Why the Senate Is the Problem
Here is where the geography kills the momentum. Several senators have lined up against the bill, and their objections are not ideological. They are cartographic. Under permanent daylight saving time, cities in the western portions of time zones, think Indianapolis, Detroit, parts of Kansas, and much of the northern Midwest, would not see sunrise until after 9 a.m. during winter months. For parents sending children to bus stops in the dark and commuters navigating icy roads without sunlight, the policy goes from abstract convenience to concrete safety risk.
Sen. Tom Cotton of Arkansas has told Senate Majority Leader John Thune that he will block a floor vote. Cotton’s objection is practical, pointing to the dark-morning commute problem and the disproportionate impact on agricultural communities that still organize work around natural light. He is not alone. The senators who voted against the bill in committee disproportionately represent states where sunrise would arrive after 8:30 a.m. in the winter.

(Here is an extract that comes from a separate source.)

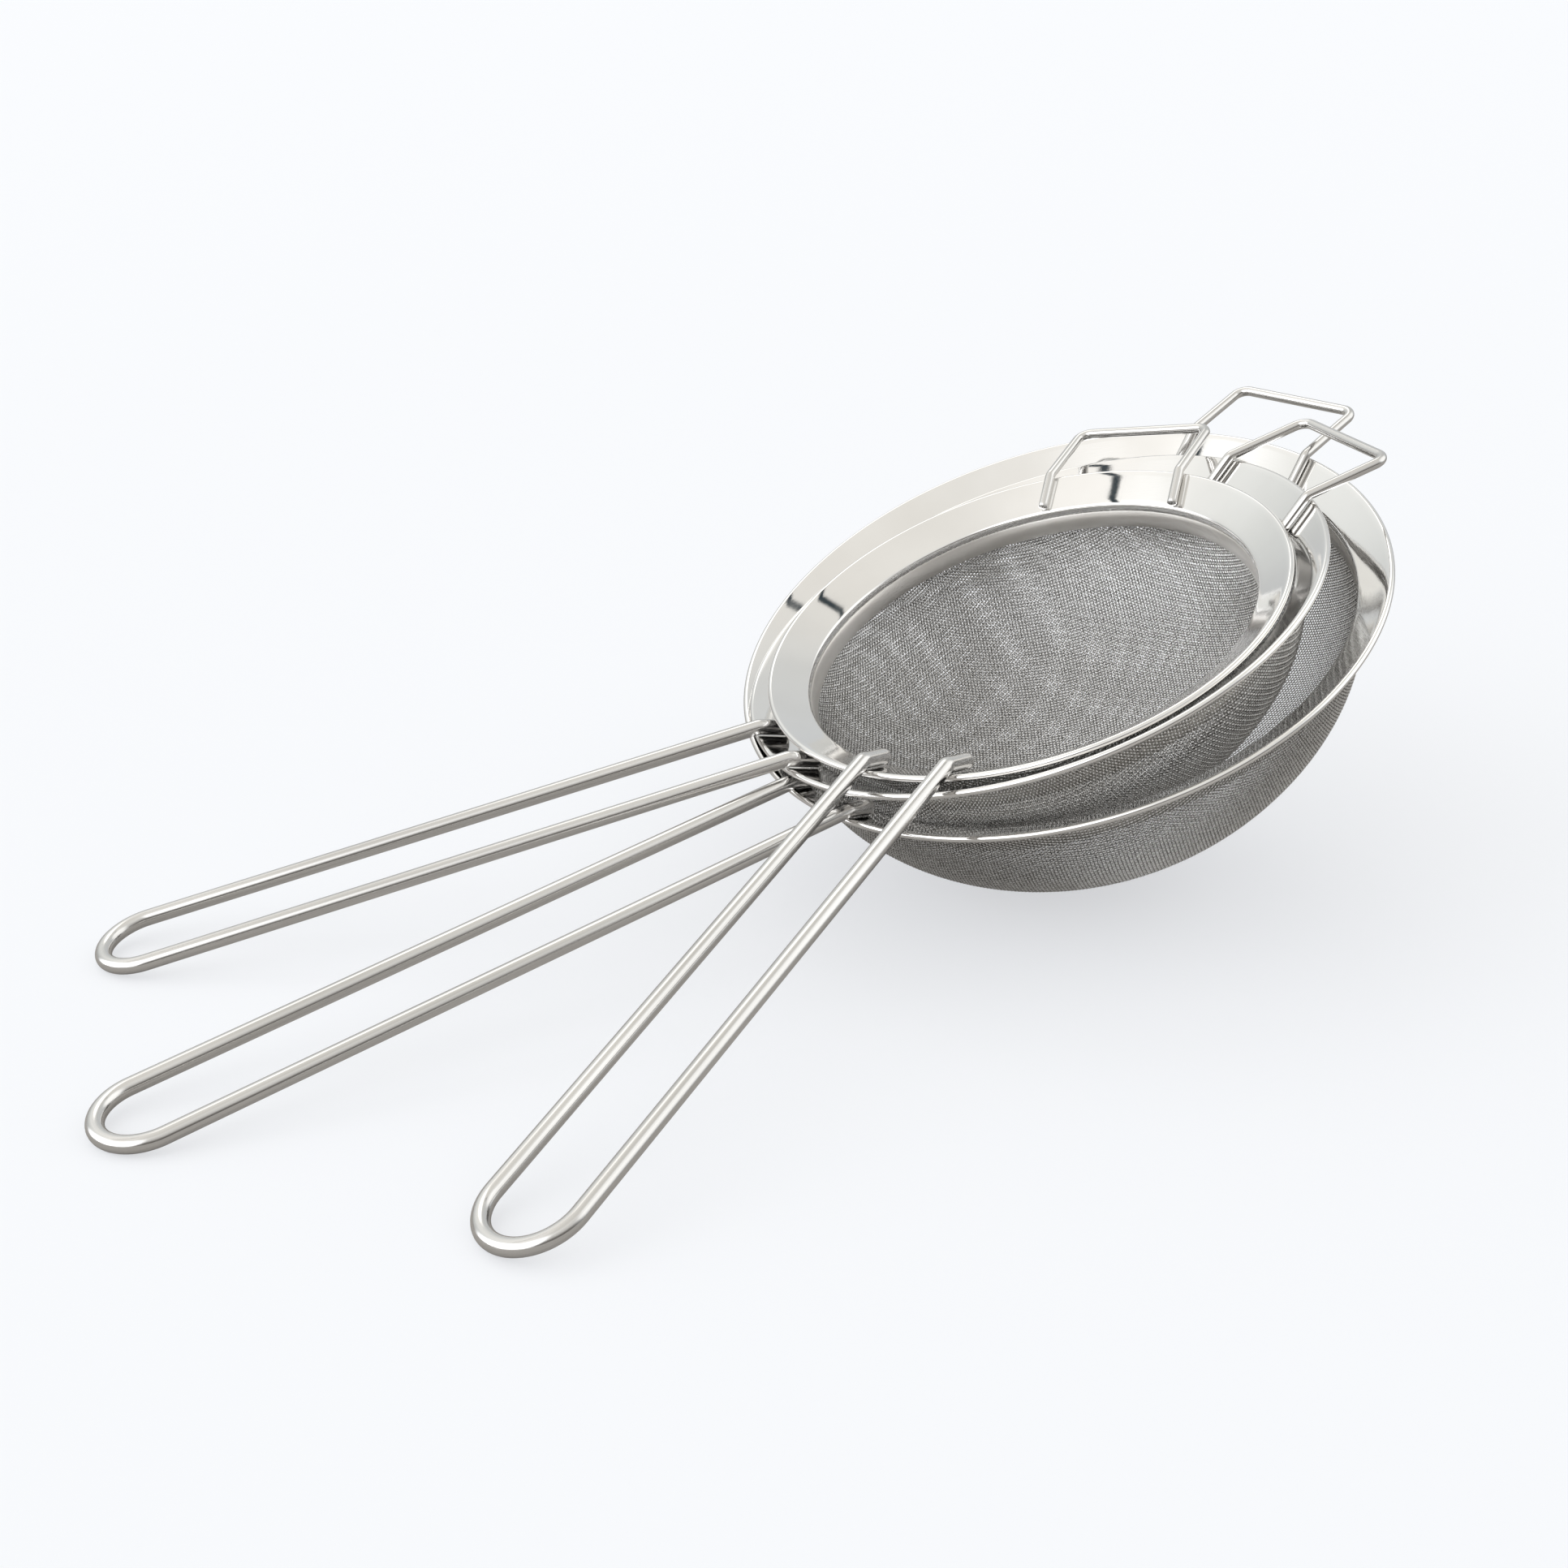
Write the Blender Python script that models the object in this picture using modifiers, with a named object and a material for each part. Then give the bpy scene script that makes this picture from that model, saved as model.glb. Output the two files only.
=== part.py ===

The Structural Tug Between Coasts and Interior
The deeper story is a familiar American divide dressed in an unfamiliar outfit. The Sunshine Protection Act is overwhelmingly popular in Sun Belt states where the difference between DST and standard time is a matter of minutes, not lifestyle. Florida, Arizona, and southern California barely notice the clock change. For a voter in Miami, permanent DST means slightly more evening light for outdoor dining. For a voter in Bismarck, North Dakota, it means children walking to school in pitch darkness for three months of the year.
This is the same urban-rural, coast-interior tension that shapes debates about everything from broadband funding to agricultural subsidies, but here it plays out in the most personal unit possible: what time the sun comes up outside your window.
What Happens Next
If Thune brings the bill to the floor, it would likely pass, the House margin suggests bipartisan appetite. But Senate procedures give individual senators enormous power to delay, and Cotton’s willingness to block floor consideration means the bill could sit in legislative purgatory indefinitely. The Senate passed a similar bill unanimously in 2022, only for it to die in the House. Now the roles are reversed, and the inertia is just as strong.
The irony is thick. An issue with genuine bipartisan support among voters and a comfortable House majority may fail simply because the Senate’s procedural rules give veto power to a handful of members from cold, dark states. Americans who are tired of resetting their clocks twice a year may need to keep doing it because the sun rises too late in Wichita.